## start

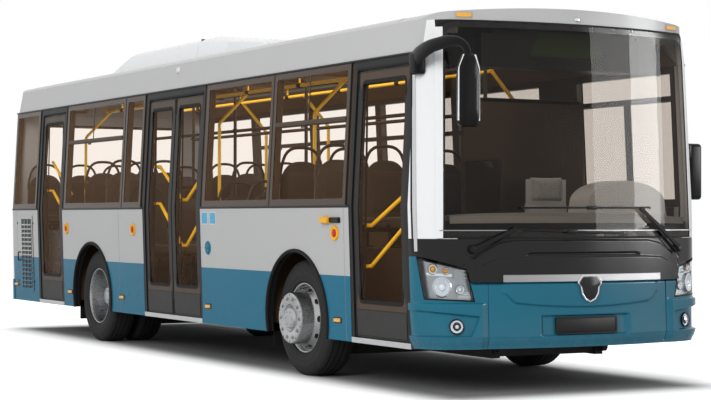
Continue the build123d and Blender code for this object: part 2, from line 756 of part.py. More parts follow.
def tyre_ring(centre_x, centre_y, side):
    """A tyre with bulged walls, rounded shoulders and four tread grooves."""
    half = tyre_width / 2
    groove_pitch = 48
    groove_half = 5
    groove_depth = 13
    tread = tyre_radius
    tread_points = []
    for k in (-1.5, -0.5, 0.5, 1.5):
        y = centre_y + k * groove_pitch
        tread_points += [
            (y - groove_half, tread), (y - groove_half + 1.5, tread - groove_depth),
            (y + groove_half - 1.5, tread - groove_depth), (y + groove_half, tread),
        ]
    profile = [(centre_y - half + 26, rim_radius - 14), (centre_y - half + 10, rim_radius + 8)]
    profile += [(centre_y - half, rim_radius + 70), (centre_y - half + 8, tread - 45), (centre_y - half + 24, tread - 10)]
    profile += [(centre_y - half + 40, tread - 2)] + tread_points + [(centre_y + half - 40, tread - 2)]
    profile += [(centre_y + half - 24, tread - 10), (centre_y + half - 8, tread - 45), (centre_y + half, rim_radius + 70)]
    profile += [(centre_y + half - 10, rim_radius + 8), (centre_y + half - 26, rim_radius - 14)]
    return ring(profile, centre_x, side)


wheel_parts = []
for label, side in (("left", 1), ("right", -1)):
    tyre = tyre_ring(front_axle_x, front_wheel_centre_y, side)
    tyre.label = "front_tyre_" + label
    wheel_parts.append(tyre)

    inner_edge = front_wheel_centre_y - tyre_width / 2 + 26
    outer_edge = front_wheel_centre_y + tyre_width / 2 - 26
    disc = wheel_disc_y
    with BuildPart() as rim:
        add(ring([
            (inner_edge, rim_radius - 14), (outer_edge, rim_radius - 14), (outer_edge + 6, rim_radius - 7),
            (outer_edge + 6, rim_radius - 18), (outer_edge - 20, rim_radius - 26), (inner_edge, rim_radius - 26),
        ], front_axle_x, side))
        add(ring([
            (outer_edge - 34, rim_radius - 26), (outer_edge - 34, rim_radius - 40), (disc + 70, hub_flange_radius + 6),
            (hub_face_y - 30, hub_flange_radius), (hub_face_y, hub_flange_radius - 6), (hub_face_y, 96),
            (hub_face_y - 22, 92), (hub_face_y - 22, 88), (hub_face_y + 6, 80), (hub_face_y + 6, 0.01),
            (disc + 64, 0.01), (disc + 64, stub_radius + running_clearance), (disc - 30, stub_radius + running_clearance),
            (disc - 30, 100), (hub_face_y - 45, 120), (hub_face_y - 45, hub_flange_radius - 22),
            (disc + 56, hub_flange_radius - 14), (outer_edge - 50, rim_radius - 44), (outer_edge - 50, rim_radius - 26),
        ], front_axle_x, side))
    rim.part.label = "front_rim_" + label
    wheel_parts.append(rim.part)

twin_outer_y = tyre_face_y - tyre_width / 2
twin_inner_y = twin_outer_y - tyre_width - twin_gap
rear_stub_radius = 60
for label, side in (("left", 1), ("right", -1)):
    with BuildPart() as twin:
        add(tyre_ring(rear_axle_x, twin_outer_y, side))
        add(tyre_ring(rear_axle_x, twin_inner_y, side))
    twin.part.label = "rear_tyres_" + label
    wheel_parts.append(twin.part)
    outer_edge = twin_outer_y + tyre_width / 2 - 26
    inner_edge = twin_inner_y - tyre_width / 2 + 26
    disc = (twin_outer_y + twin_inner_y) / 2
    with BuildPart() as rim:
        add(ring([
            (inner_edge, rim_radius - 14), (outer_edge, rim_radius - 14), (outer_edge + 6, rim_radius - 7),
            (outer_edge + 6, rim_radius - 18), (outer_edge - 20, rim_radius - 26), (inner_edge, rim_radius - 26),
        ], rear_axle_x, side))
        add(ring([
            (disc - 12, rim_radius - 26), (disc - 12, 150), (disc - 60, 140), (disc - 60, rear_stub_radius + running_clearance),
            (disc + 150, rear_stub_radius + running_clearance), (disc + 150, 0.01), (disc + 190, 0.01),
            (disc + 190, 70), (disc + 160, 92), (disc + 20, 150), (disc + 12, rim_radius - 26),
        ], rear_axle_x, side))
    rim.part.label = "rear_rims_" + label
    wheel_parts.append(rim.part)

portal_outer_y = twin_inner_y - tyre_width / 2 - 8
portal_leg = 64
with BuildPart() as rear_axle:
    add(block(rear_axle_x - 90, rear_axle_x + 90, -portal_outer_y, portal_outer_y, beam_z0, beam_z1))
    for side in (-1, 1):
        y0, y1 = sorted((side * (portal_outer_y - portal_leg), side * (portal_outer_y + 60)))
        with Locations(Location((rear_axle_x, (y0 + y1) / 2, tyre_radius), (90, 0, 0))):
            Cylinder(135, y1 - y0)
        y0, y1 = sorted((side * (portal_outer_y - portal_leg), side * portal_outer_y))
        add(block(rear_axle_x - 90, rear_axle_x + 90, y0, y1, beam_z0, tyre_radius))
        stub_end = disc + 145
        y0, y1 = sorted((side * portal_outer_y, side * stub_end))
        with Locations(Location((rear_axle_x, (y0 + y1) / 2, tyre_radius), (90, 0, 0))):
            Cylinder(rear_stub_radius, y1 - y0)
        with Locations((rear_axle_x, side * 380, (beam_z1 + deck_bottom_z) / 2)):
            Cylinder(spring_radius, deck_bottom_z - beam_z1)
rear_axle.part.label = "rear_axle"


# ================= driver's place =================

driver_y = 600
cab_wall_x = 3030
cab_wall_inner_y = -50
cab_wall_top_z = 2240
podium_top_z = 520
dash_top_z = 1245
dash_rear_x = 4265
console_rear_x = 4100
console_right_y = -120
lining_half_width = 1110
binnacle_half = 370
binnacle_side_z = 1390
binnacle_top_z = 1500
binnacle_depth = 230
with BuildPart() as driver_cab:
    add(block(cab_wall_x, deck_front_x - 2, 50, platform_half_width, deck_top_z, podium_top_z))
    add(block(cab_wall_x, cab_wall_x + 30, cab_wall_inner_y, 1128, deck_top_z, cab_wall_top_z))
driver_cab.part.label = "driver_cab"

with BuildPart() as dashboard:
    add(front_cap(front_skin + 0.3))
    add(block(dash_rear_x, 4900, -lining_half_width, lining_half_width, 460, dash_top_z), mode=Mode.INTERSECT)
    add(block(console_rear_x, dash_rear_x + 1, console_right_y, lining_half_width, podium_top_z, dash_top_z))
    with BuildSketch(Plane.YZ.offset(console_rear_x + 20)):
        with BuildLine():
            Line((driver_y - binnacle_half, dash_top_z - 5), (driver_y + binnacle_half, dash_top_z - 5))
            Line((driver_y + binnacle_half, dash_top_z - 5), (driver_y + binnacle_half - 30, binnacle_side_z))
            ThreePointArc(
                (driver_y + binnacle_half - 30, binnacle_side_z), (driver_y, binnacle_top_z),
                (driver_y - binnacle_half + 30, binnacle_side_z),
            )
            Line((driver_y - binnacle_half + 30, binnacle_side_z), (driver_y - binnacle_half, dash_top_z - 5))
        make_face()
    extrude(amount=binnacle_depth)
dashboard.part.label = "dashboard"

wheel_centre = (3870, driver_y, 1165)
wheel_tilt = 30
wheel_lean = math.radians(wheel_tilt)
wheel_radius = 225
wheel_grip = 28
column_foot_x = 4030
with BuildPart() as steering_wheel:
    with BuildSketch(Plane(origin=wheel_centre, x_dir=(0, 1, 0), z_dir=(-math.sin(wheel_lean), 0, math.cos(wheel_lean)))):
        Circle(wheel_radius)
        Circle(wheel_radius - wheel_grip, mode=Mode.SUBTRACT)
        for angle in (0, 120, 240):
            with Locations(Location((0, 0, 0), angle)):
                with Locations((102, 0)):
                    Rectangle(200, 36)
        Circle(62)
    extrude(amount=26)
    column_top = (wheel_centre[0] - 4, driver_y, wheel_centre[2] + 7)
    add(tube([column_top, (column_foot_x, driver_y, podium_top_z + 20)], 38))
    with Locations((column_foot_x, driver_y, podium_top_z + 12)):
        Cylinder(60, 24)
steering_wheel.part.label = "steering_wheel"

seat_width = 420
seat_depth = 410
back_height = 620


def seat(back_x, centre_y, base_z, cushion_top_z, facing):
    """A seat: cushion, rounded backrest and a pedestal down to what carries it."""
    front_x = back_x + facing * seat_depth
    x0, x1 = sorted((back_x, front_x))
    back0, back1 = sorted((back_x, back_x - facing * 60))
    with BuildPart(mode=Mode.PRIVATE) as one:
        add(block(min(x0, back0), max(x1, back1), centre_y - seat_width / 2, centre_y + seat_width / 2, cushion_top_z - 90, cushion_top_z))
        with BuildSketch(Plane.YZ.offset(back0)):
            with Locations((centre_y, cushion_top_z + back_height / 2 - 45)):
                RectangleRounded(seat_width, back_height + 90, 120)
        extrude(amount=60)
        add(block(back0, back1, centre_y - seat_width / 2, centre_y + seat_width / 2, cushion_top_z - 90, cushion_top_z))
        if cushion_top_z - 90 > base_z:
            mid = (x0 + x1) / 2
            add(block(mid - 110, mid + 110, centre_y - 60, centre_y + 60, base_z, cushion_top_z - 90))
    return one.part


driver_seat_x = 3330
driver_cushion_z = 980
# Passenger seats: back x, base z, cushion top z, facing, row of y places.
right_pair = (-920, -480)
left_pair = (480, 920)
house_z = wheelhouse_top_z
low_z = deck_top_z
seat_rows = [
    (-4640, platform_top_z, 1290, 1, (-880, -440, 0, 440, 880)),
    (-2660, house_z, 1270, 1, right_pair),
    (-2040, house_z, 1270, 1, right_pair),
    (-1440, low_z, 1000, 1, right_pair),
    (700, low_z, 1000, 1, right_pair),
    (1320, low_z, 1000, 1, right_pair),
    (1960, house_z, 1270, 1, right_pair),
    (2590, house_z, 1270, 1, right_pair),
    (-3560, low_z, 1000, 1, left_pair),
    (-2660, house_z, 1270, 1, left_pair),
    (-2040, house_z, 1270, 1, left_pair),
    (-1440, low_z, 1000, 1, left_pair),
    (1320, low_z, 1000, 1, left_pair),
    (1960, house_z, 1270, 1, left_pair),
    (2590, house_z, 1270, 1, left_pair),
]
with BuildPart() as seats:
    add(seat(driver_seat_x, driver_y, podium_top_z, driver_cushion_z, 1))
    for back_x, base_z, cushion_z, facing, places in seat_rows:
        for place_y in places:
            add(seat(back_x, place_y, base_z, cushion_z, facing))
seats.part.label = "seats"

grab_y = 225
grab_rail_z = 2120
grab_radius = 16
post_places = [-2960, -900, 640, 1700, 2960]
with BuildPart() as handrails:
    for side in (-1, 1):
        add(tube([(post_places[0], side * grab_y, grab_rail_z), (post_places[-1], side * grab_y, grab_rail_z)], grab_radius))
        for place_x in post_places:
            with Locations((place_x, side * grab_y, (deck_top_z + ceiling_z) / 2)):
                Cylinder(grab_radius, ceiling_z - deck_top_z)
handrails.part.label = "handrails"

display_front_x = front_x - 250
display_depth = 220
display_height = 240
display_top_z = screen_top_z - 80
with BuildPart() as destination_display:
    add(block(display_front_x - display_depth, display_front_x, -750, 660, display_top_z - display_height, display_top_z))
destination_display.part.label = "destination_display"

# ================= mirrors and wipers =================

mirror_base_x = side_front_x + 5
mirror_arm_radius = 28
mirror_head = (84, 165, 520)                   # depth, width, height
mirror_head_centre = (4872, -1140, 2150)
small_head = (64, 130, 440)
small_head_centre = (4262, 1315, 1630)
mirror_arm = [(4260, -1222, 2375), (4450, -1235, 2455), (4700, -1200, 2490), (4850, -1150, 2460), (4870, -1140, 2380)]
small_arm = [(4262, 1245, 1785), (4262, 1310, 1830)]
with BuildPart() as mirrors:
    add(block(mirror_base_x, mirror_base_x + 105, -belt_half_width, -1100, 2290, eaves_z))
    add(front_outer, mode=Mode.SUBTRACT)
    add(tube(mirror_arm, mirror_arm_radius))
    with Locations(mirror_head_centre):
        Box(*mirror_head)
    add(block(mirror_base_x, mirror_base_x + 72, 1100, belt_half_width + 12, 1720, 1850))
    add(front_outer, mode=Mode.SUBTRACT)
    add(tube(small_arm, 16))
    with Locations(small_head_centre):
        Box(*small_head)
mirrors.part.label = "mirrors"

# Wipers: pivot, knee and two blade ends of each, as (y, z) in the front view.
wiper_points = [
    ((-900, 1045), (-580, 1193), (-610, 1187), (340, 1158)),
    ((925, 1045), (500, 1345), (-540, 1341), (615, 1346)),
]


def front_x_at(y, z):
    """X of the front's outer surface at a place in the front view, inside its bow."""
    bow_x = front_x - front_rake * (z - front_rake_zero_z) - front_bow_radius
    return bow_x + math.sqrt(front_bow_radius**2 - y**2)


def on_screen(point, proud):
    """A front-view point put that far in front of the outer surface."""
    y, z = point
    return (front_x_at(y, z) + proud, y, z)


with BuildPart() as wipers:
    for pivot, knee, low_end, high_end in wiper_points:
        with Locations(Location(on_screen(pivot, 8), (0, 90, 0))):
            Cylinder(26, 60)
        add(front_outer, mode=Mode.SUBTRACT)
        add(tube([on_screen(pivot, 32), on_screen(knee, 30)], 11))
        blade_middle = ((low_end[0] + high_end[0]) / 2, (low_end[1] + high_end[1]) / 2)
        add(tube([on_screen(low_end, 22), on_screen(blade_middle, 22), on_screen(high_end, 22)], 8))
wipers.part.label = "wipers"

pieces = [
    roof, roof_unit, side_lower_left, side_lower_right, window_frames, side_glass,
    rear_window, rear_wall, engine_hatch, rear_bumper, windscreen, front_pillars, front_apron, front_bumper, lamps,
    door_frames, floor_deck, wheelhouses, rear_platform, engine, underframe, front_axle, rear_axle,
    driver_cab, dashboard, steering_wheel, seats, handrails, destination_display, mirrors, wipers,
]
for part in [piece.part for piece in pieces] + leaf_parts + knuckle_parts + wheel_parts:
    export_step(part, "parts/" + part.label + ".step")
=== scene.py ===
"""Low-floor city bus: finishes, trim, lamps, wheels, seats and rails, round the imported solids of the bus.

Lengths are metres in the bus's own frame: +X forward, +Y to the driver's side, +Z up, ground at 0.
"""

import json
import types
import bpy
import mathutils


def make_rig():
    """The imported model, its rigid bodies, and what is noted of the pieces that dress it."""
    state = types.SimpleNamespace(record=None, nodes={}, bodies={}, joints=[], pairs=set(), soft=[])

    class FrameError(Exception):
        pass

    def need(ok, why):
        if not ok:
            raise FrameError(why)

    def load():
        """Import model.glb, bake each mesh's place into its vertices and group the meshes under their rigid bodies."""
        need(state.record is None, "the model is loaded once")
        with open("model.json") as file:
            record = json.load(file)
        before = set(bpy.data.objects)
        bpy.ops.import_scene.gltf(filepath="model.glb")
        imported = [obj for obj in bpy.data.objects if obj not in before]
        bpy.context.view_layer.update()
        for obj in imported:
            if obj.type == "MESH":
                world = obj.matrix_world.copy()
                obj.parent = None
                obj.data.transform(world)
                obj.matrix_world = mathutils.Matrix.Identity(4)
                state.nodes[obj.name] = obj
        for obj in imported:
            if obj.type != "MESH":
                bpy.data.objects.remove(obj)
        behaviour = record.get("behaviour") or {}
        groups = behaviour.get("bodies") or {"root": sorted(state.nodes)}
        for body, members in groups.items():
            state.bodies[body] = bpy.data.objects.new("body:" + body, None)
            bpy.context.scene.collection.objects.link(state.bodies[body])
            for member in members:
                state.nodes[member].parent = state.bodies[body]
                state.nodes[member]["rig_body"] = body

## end

### [PROBLEM TO SOLVE]
Extract exactly and only these lines: the line containing "for part in", the line containing "model.glb, bake each", and every line between them.

### [CORRECT RESULT]
for part in [piece.part for piece in pieces] + leaf_parts + knuckle_parts + wheel_parts:
    export_step(part, "parts/" + part.label + ".step")
=== scene.py ===
"""Low-floor city bus: finishes, trim, lamps, wheels, seats and rails, round the imported solids of the bus.

Lengths are metres in the bus's own frame: +X forward, +Y to the driver's side, +Z up, ground at 0.
"""

import json
import types
import bpy
import mathutils


def make_rig():
    """The imported model, its rigid bodies, and what is noted of the pieces that dress it."""
    state = types.SimpleNamespace(record=None, nodes={}, bodies={}, joints=[], pairs=set(), soft=[])

    class FrameError(Exception):
        pass

    def need(ok, why):
        if not ok:
            raise FrameError(why)

    def load():
        """Import model.glb, bake each mesh's place into its vertices and group the meshes under their rigid bodies."""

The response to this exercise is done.